### Directions for this task
Beginning with the line that contains "ends of the chain" and ending with the line that contains "obj.parent = empty", reproduce each line exactly; include both and add nothing.
..........
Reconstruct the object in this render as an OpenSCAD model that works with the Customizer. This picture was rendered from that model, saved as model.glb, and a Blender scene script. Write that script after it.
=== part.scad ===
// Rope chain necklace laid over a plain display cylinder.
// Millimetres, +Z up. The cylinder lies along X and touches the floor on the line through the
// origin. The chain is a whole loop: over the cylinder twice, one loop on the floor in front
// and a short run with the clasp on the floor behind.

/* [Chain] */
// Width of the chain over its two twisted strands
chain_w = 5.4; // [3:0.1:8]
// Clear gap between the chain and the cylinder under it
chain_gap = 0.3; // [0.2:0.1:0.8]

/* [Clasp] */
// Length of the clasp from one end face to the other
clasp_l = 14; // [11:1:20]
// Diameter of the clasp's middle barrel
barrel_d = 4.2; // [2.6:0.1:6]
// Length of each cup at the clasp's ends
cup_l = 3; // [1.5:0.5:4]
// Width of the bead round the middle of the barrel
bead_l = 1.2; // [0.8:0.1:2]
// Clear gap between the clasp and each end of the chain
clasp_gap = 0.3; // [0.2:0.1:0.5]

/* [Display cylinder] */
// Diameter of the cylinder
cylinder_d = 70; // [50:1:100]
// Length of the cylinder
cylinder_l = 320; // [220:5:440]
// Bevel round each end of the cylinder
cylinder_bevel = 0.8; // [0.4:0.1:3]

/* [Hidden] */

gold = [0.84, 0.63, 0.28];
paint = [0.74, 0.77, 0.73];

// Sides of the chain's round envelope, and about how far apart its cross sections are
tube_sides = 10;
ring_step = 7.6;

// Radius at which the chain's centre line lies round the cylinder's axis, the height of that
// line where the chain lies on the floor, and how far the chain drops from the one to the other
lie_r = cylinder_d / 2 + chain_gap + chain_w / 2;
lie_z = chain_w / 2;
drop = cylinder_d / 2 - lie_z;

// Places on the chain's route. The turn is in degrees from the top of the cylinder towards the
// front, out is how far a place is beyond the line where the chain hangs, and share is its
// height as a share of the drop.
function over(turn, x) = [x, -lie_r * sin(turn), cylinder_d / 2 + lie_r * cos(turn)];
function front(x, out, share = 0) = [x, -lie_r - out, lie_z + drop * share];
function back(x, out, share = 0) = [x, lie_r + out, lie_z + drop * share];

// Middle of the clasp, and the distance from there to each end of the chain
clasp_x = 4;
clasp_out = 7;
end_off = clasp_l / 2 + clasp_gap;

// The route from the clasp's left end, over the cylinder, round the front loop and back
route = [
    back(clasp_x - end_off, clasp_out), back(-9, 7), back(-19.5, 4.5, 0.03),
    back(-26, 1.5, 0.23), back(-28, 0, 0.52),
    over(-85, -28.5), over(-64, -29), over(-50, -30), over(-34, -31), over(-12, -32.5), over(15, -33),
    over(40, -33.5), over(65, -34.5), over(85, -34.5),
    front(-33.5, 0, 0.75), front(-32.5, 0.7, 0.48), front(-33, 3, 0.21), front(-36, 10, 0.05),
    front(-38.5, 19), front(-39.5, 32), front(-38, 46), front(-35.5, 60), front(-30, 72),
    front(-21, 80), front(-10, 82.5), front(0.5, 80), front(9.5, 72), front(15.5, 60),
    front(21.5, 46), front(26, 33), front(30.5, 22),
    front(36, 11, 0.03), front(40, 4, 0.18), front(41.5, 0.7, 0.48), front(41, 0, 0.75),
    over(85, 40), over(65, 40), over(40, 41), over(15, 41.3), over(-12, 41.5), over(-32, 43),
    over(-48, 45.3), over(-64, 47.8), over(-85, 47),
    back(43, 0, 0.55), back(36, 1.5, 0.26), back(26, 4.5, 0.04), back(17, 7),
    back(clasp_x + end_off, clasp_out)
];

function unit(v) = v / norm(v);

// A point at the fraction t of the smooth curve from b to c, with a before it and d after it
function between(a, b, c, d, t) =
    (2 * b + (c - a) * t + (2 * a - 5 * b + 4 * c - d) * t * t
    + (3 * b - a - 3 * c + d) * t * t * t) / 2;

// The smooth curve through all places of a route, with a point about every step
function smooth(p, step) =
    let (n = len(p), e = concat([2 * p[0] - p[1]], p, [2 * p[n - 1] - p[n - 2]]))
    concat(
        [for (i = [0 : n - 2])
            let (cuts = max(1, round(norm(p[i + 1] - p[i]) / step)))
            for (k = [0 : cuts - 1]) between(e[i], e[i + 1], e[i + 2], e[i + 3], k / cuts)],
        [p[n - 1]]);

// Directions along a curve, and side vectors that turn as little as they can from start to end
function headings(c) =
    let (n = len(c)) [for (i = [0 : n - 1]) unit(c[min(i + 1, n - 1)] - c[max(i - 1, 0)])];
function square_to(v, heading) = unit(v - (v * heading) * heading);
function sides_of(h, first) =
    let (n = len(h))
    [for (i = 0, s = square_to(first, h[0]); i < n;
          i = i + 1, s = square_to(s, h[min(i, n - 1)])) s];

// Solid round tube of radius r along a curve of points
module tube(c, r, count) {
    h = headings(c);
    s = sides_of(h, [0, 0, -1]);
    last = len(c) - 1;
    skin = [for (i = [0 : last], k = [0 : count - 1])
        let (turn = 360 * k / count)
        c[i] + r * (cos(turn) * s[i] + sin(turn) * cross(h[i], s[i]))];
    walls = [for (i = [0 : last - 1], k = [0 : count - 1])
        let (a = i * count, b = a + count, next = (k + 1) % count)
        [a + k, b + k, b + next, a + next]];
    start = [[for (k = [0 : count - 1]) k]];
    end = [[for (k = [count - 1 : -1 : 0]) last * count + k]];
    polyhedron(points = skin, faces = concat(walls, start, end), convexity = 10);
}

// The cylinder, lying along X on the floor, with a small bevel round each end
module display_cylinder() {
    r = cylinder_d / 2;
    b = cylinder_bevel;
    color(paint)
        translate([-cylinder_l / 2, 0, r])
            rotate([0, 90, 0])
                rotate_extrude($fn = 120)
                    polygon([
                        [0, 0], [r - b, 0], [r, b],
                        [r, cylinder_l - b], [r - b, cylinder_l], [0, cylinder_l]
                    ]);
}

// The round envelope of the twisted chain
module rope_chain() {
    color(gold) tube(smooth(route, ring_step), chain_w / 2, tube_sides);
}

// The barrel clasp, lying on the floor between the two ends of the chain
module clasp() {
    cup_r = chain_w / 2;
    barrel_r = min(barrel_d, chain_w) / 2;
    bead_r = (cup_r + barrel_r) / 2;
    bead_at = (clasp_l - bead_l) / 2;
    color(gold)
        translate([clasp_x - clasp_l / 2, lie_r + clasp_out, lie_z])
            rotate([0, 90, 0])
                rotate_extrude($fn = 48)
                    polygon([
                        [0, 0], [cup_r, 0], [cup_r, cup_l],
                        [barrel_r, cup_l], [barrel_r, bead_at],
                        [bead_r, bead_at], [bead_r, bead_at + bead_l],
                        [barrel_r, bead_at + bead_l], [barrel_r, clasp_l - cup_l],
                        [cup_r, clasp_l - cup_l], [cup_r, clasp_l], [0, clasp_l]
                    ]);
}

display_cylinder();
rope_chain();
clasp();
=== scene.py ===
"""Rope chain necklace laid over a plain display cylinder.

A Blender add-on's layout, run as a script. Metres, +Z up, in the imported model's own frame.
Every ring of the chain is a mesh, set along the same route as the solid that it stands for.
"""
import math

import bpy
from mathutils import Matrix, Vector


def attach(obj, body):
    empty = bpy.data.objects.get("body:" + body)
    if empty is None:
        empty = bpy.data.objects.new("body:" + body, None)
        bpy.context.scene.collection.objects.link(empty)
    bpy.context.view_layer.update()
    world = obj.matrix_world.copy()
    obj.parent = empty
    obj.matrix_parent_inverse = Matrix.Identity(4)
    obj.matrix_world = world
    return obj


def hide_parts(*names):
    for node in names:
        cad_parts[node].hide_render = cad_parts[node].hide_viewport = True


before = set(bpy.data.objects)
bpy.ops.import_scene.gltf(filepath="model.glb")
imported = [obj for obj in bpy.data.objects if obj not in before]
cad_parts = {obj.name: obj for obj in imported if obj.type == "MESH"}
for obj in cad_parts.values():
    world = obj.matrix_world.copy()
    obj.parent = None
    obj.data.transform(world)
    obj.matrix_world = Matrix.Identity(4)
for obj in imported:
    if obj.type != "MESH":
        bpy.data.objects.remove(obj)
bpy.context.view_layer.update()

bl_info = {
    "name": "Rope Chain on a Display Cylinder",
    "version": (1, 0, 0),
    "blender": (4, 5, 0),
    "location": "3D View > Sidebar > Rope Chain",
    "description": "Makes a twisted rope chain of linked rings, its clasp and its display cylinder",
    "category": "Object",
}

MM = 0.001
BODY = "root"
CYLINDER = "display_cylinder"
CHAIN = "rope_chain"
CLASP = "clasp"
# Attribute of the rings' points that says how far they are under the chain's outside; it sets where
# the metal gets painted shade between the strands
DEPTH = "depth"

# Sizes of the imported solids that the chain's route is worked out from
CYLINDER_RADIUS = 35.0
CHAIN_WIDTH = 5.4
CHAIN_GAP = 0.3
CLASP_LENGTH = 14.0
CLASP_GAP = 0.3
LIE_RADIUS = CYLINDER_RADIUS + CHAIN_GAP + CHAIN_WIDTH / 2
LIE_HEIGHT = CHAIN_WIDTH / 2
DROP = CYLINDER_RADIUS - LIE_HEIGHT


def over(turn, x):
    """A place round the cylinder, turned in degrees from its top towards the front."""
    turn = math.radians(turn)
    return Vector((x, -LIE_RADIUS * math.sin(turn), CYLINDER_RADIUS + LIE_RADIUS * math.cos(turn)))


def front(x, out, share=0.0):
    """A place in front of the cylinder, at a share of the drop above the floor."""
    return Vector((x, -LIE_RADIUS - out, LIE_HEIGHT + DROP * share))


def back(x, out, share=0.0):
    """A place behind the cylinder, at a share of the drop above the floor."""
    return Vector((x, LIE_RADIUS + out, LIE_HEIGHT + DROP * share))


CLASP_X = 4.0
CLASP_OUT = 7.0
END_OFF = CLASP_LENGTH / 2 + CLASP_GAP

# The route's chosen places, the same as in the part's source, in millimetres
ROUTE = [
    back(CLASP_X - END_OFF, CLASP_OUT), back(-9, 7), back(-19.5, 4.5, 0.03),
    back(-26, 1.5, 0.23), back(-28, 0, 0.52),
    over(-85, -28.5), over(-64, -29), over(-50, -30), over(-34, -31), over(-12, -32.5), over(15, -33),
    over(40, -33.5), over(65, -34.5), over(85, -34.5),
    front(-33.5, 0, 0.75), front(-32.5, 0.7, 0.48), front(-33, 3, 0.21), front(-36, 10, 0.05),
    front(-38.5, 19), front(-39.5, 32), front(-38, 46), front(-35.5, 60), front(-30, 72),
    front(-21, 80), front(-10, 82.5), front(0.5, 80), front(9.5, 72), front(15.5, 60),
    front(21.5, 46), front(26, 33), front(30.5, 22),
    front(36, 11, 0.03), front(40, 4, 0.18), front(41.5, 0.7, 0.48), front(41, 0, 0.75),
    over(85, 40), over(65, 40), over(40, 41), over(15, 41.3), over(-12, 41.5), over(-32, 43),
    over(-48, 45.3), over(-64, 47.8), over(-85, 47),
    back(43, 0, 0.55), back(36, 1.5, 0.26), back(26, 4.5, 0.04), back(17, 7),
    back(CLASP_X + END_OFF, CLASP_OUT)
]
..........
### Problem solution
// The barrel clasp, lying on the floor between the two ends of the chain
module clasp() {
    cup_r = chain_w / 2;
    barrel_r = min(barrel_d, chain_w) / 2;
    bead_r = (cup_r + barrel_r) / 2;
    bead_at = (clasp_l - bead_l) / 2;
    color(gold)
        translate([clasp_x - clasp_l / 2, lie_r + clasp_out, lie_z])
            rotate([0, 90, 0])
                rotate_extrude($fn = 48)
                    polygon([
                        [0, 0], [cup_r, 0], [cup_r, cup_l],
                        [barrel_r, cup_l], [barrel_r, bead_at],
                        [bead_r, bead_at], [bead_r, bead_at + bead_l],
                        [barrel_r, bead_at + bead_l], [barrel_r, clasp_l - cup_l],
                        [cup_r, clasp_l - cup_l], [cup_r, clasp_l], [0, clasp_l]
                    ]);
}

display_cylinder();
rope_chain();
clasp();
=== scene.py ===
"""Rope chain necklace laid over a plain display cylinder.

A Blender add-on's layout, run as a script. Metres, +Z up, in the imported model's own frame.
Every ring of the chain is a mesh, set along the same route as the solid that it stands for.
"""
import math

import bpy
from mathutils import Matrix, Vector


def attach(obj, body):
    empty = bpy.data.objects.get("body:" + body)
    if empty is None:
        empty = bpy.data.objects.new("body:" + body, None)
        bpy.context.scene.collection.objects.link(empty)
    bpy.context.view_layer.update()
    world = obj.matrix_world.copy()
    obj.parent = empty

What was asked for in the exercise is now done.